I was kind of bored for once and figured I could clean up an old microbenchmark and kick the results out of the door.
This is gonna be another very technical post for programmers. Be prepared. ;)
A while ago I came across a paper about "exokernels", very light-weight operating system kernels that leave most of the work up to libraries (Exokernel: An Operating System Architecture for Application-Level Resource Management).
The paper is from 1995 and among other things they implemented high performance system calls.
I always heard system calls are expensive but I never saw any real numbers or measurements.
Only the stuff the C standard library was doing with fread()
and fwrite()
: Batching I/O to minimize system calls.
But system calls evolved a lot since the x86 32 bit days and today we have a dedicated syscall
instruction for them.
This got me wondering: How fast are system calls on Linux today compared to normal function calls?
In the paper they compared a function call with no arguments to the getpid()
system call.
That system call just does the minimum of work: Switch into kernel mode, read one variable and return its value.
Sounds simple, so I wrote a set of small microbenchmarks and did the same on my Linux notebook.
Back when reading the paper I just ran the microbenchmarks on my own notebook (an old Intel Core 2 Duo T6600 from 2009).
But right now I'm with my brother and he owns quite a few computers and I asked him to run the microbenchmarks on some of them.
We also run the benchmarks on some older CPUs (see the photo :)).
Anyway, it gave me a nice perspective of how the performance of system calls evolved over time.
Mind you, I just took whatever PC was close by (no idea how fast or slow) as well as a few older CPUs.
I was curious how system call performance changed over the years on x86_64 and don't really care about what CPU is faster or slower.
Don't take these numbers and say that CPU X is faster than CPU Y. It just doesn't make sense.

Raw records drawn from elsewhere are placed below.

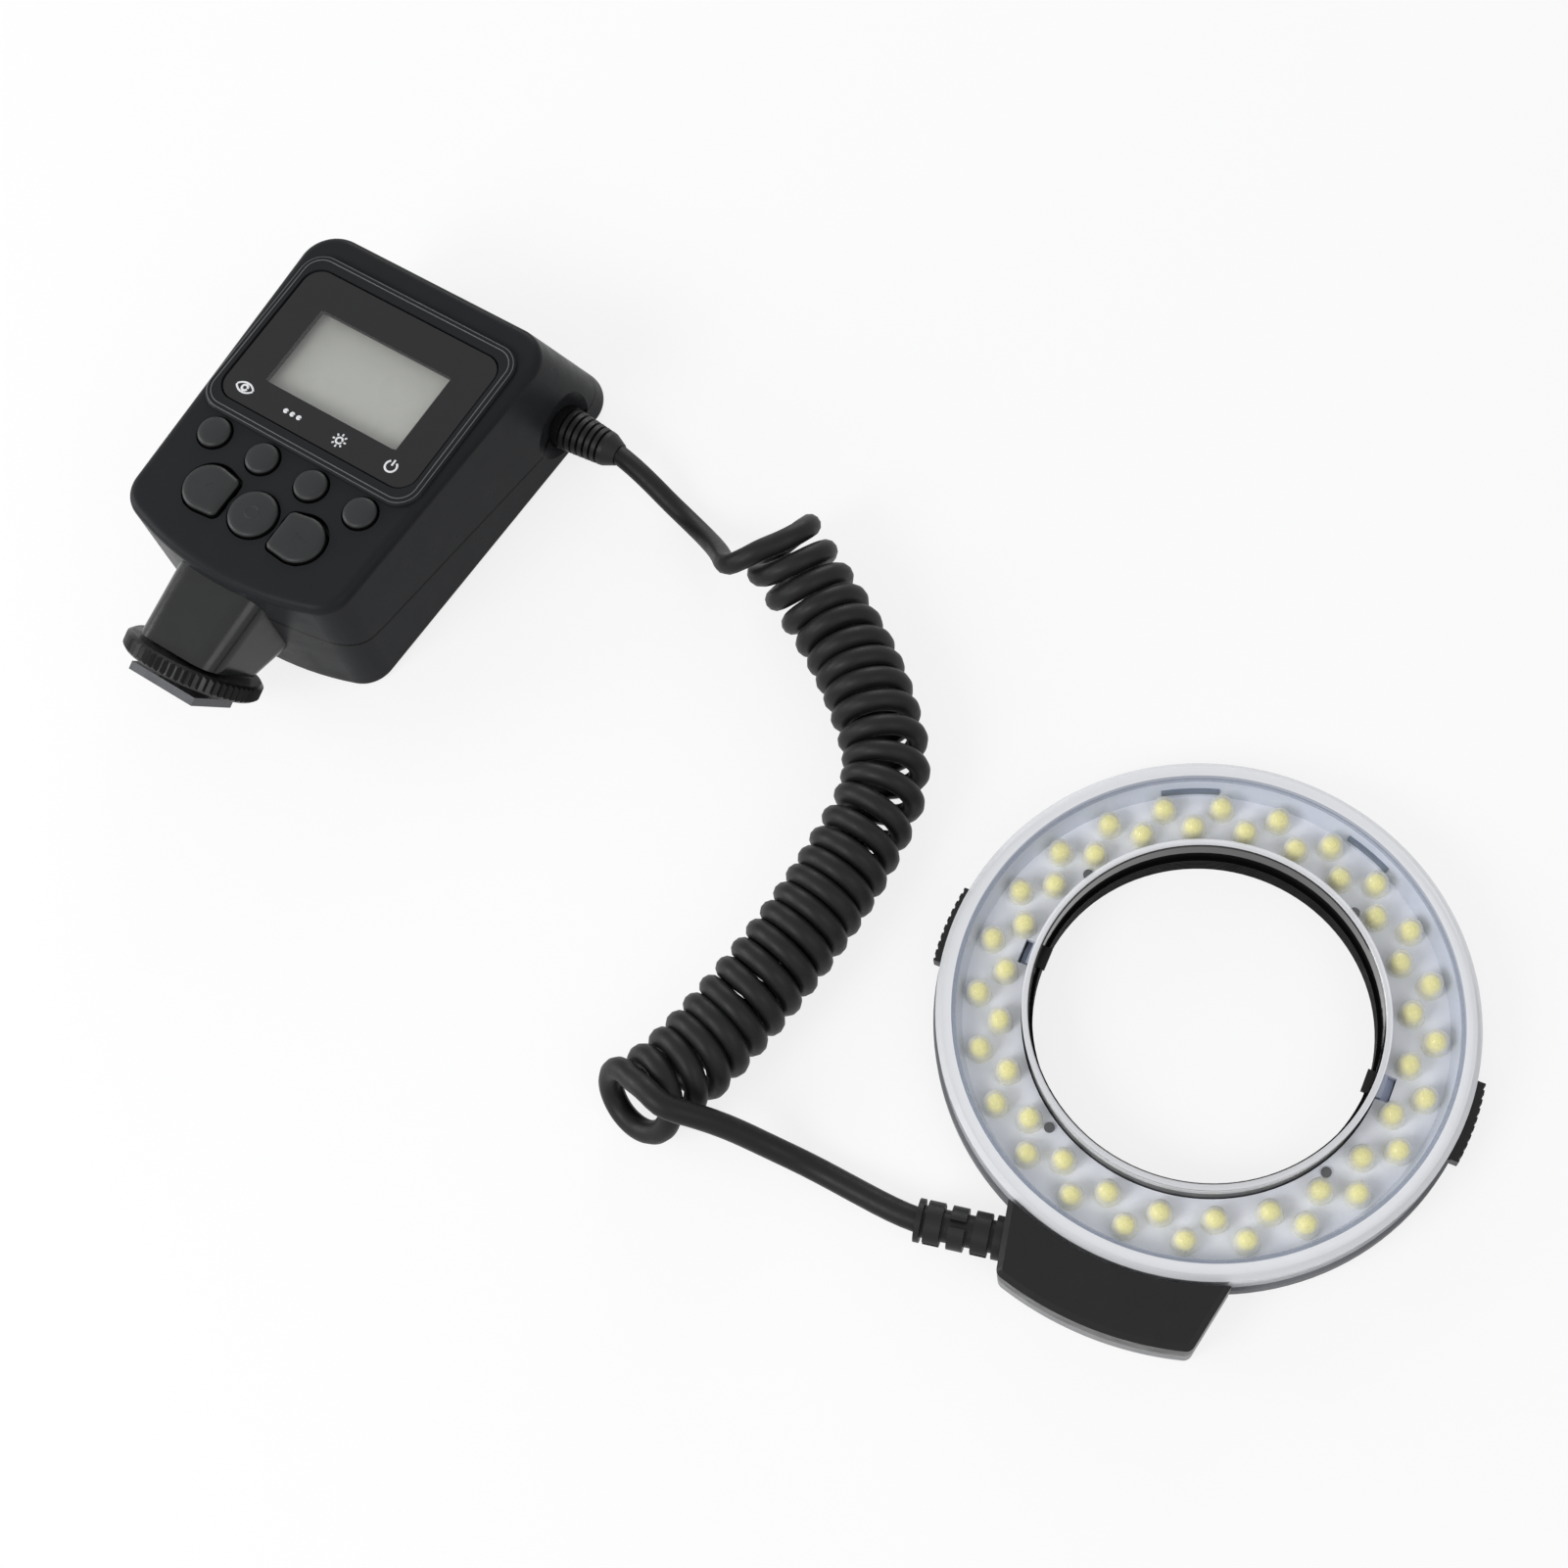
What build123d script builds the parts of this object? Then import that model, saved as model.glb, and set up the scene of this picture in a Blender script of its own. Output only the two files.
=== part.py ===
from build123d import *
import os
from math import cos, pi, radians, sin, tan

# LED ring light for close-up photography: a control box with a shoe foot, a curly cord and a
# round lamp head. All sizes are in millimetres. Both heads lie on the table at z = 0.

# Places on the table
CONTROLLER_AT = (-93.33, 82.96)
CONTROLLER_TURN = -33.0
RING_AT = (90.87, -65.74)

# Control box, in its own frame: x to the right, y up the face, z out of the face
CASE_DEPTH = 39.3
CASE_HALF_WIDTH = 33.4
CASE_FLARE = 0.044
CASE_TOP_FRONT = 30.5
CASE_TOP_BACK = 45.0
CASE_CORNER_Y = -51.0
CASE_CHIN = 6.3
CASE_TOP_RADIUS = 9.0
CASE_LOW_RADIUS = 8.0
CASE_FRONT_ROUND = 2.4
CASE_BACK_ROUND = 1.6
WALL = 2.2
BACK_WALL = 3.2
SEAM_HEIGHT = 12.0
SEAM_SLOPE = 0.13
SEAM_CURL = 16.0
CASE_SCREW_X = 24.5
CASE_SCREW_LOW = 6.0
CASE_SCREW_PITCH = 15.0
SCREW_R = 1.2
SCREW_HEAD_R = 2.7
SCREW_HEAD = 1.4
SCREW_SINK = 0.3
SCREW_GAP = 0.3
SCREW_FIT = 0.1
SCREW_REACH = 4.0
POST_R = 2.4
POST_IN = 4.0

# Display
FRAME_HALF_WIDTH = 31.0
FRAME_LOW = -22.8
FRAME_HIGH = 24.2
FRAME_RISE = 1.4
FRAME_RADIUS = 6.0
WINDOW_HALF_WIDTH = 28.2
WINDOW_LOW = -19.1
WINDOW_HIGH = 20.4
WINDOW_RADIUS = 5.0
WINDOW_THICK = 1.5
WINDOW_GAP = 0.15
WINDOW_SINK = 0.3
LCD_WIDTH = 42.0
LCD_HEIGHT = 26.0
LCD_GAP = 0.2

# Keys
KEY_RISE = 1.5
KEY_GAP = 0.35
KEY_RIM = 1.0
KEY_RIM_THICK = 0.7
KEY_CLEAR = 0.1
ROUND_KEY_R = 4.1
ROUND_KEY_Y = -27.7
ROUND_KEY_PITCH = 14.25
SET_KEY_R = 6.0
SET_KEY_Y = -40.3
ARROW_KEY_X = 13.3
ARROW_KEY_R = 6.4
BOARD_THICK = 1.6
BOARD_DROP = 2.9
MAT_THICK = 0.8
MAT_EDGE = 0.8

# Battery bay
CELL_R = 7.1
CELL_LENGTH = 49.5
CELL_NUB = 1.0
CELL_PITCH = 14.6
CELL_COUNT = 4
CELL_GAP = 0.4
CONTACT_ROOM = 2.75
CONTACT_PLATE = 0.4
BAY_TOP_Y = 33.7
BAY_WALL = 1.4
DOOR_THICK = 1.6
DOOR_SINK = 0.4
DOOR_HALF_WIDTH = 29.0
DOOR_TONGUE = 1.0
DOOR_TONGUE_THICK = 0.8
DOOR_GAP = 0.15
DOOR_RIBS = 5

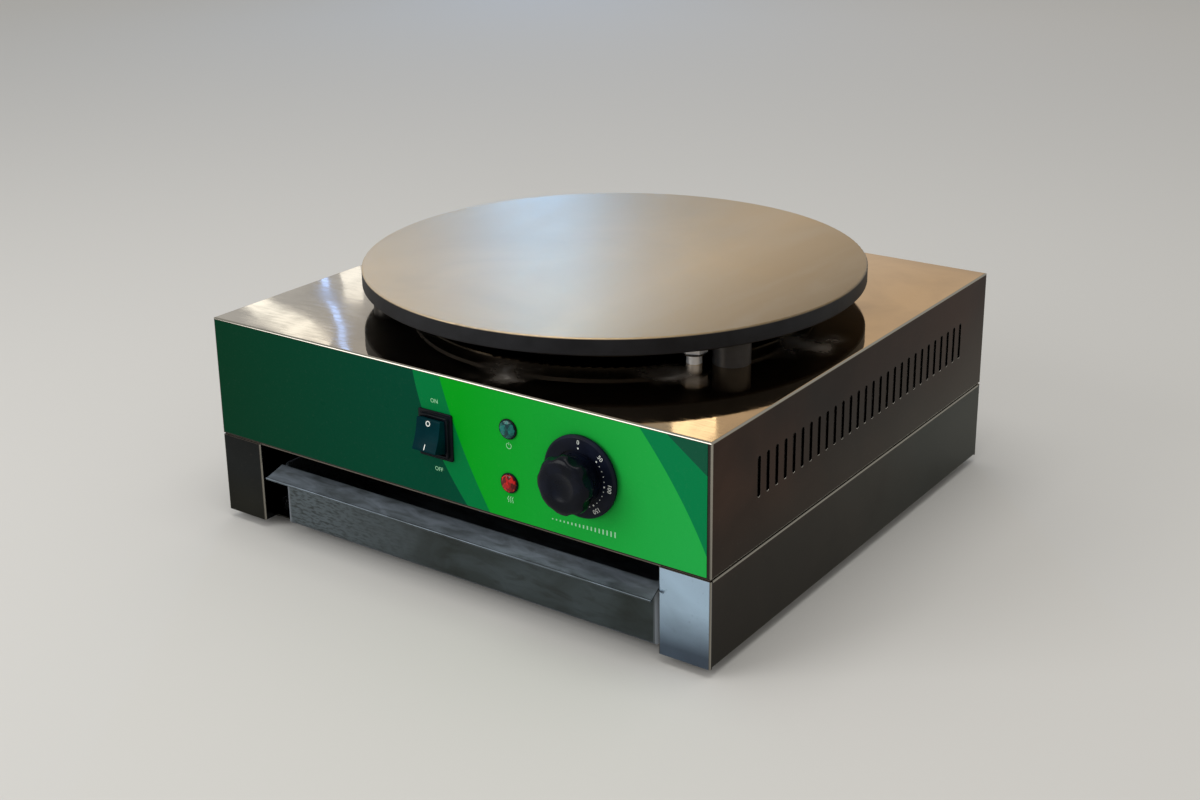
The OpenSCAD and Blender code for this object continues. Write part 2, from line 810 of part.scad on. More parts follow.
module plate_bolts()
    color("gainsboro")
        three_round(post_turn, post_r)
            union() {
                rod_z(0, 0, top_z - sheet_t - washer_t, plate_z + plate_bolt_depth, plate_bolt_d);
                translate([0, 0, top_z - sheet_t - washer_t - bolt_head_h])
                    linear_extrude(bolt_head_h)
                        hex(bolt_head_w);
            }

module plate_washers()
    color("gainsboro")
        three_round(post_turn, post_r)
            difference() {
                rod_z(0, 0, top_z - sheet_t - washer_t, top_z - sheet_t, washer_d);
                rod_z(0, 0, top_z - sheet_t - washer_t - 1, top_z, plate_bolt_d + 2 * hole_clear);
            }

// A pressed pan under the elements, held by three ears on studs
module heat_pan()
    color("silver")
        difference() {
            union() {
                translate([0, plate_y, 0])
                    rotate_extrude($fn = 180)
                        difference() {
                            pan_half(pan_out_r, pan_z, pan_r);
                            pan_half(pan_out_r - pan_t, pan_z + pan_t, pan_r - pan_t);
                        }
                three_round(post_turn + stud_turn, stud_r)
                    difference() {
                        union() {
                            translate([pan_out_r - pan_t / 2 - stud_r, -ear_w / 2, ear_top - ear_t])
                                cube([stud_r - pan_out_r + pan_t / 2, ear_w, ear_t]);
                            rod_z(0, 0, ear_top - ear_t, ear_top, ear_w);
                        }
                        translate([-ear_w - stud_r + pan_out_r - pan_t / 2, -ear_w, ear_top - ear_t - 1])
                            cube([ear_w, 2 * ear_w, ear_t + 2]);
                    }
            }
            three_round(post_turn + stud_turn, stud_r)
                rod_z(0, 0, ear_top - ear_t - 1, ear_top + 1, stud_d + 2 * hole_clear);
            leg_holes(pan_z - 1, pan_z + pan_t + 1, leg_hole_d);
            rod_z(capillary_x, bulb_y, pan_z - 1, pan_z + pan_t + 1, capillary_hole_d);
        }

// Half the outline of the pan, up to its rim
module pan_half(r, z, edge_r) {
    translate([0, z + edge_r])
        square([r, pan_rim_z - z - edge_r]);
    translate([0, z])
        square([r - edge_r, edge_r + eps]);
    intersection() {
        translate([r - edge_r, z + edge_r])
            circle(edge_r);
        translate([0, z])
            square([r, edge_r + eps]);
    }
}

module pan_spacers()
    color("gainsboro")
        three_round(post_turn + stud_turn, stud_r)
            difference() {
                rod_z(0, 0, top_z, ear_top - ear_t, spacer_d);
                rod_z(0, 0, top_z - 1, ear_top, stud_d + 2 * hole_clear);
            }

module pan_studs()
    color("gainsboro")
        three_round(post_turn + stud_turn, stud_r)
            rod_z(0, 0, top_z - sheet_t - low_nut_h - thread_out, ear_top + stud_nut_h, stud_d);

module pan_nuts()
    color("gainsboro")
        three_round(post_turn + stud_turn, stud_r) {
            hex_nut(0, 0, ear_top, ear_top + stud_nut_h, stud_nut_w, stud_d);
            hex_nut(0, 0, top_z - sheet_t - low_nut_h, top_z - sheet_t, low_nut_w, stud_d);
        }

// ---- heating elements ----

// Half a loop: an arc from the front that stops short of the rear and bends down into a leg
module half_loop(r, leg_z)
    translate([0, plate_y, element_z]) {
        rotate([0, 0, 90 + stop_angle(r)])
            rotate_extrude(angle = 180 - stop_angle(r), $fn = 96)
                translate([r, 0])
                    circle(d = element_d, $fn = 32);
        rotate([0, 0, 90 + stop_angle(r)])
            translate([r, 0, -element_bend_r]) {
                rotate([90, 0, -90])
                    rotate_extrude(angle = 90, $fn = 48)
                        translate([element_bend_r, 0])
                            circle(d = element_d, $fn = 32);
                translate([0, -element_bend_r, leg_z - element_z + element_bend_r])
                    cylinder(d = element_d, h = element_z - leg_z - element_bend_r, $fn = 32);
            }
    }

module element_loop(r, leg_z)
    both_sides()
        half_loop(r, leg_z);

leg_end_z = top_z - leg_drop;

module outer_element()
    color([0.35, 0.3, 0.27])
        element_loop(outer_loop_r, leg_end_z);

module inner_element()
    color([0.35, 0.3, 0.27])
        element_loop(inner_loop_r, leg_end_z);

module each_clamp()
    for (i = [0:clamp_count - 1])
        translate([0, plate_y, 0])
            rotate([0, 0, (i + 0.5) * 360 / clamp_count])
                children();

module element_clamps()
    color("silver")
        each_clamp()
            difference() {
                block([clamp_ends[0], -clamp_w / 2, clamp_top - clamp_t],
                      [clamp_ends[1], clamp_w / 2, clamp_top]);
                rod_z(clamp_r, 0, clamp_top - clamp_t - 1, clamp_top + 1, clamp_stud_d + 2 * hole_clear);
            }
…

System calls are one of many factors that make up the performance of a CPU and software but by no means a defining one.
So don't take the numbers to serious. This is just for fun after all. ;)
Before we get to the numbers I have to explain a bit about how Linux optimizes some system calls:
On x86 64 bit system calls are usually made through the syscall
instruction.
You put the arguments into the proper registers and the syscall
instruction then transitions into kernel mode and calls the proper kernel function.
This incurs some overhead since the CPU has to switch into a different address space and this might need updates to the TLB, etc.
For some system calls the Linux kernel provides optimized versions via the vDSO.
In some cases these optimized versions don't need to transition into kernel space and thus avoid the overhead.
By default the C runtime on Linux (glibc) uses these optimized functions automatically whenever there is one available.
I'm interested in how both of these mechanisms perform.
On to the numbers. Just for a bit of context: Reading a value from the main memory takes about 100ns, see Latency Numbers Every Programmer Should Know.
Syscalls incur quite a heavy overhead compared to normal function calls. That got better with time.
The vDSO implementation of the getpid()
system call is pretty good at mitigating the system call overhead and is almost as fast as a normal function call.
On the Intel Celeron D 341 from 2004 the a system call via the syscall
instruction was about 25 times slower than a system call via the vDSO.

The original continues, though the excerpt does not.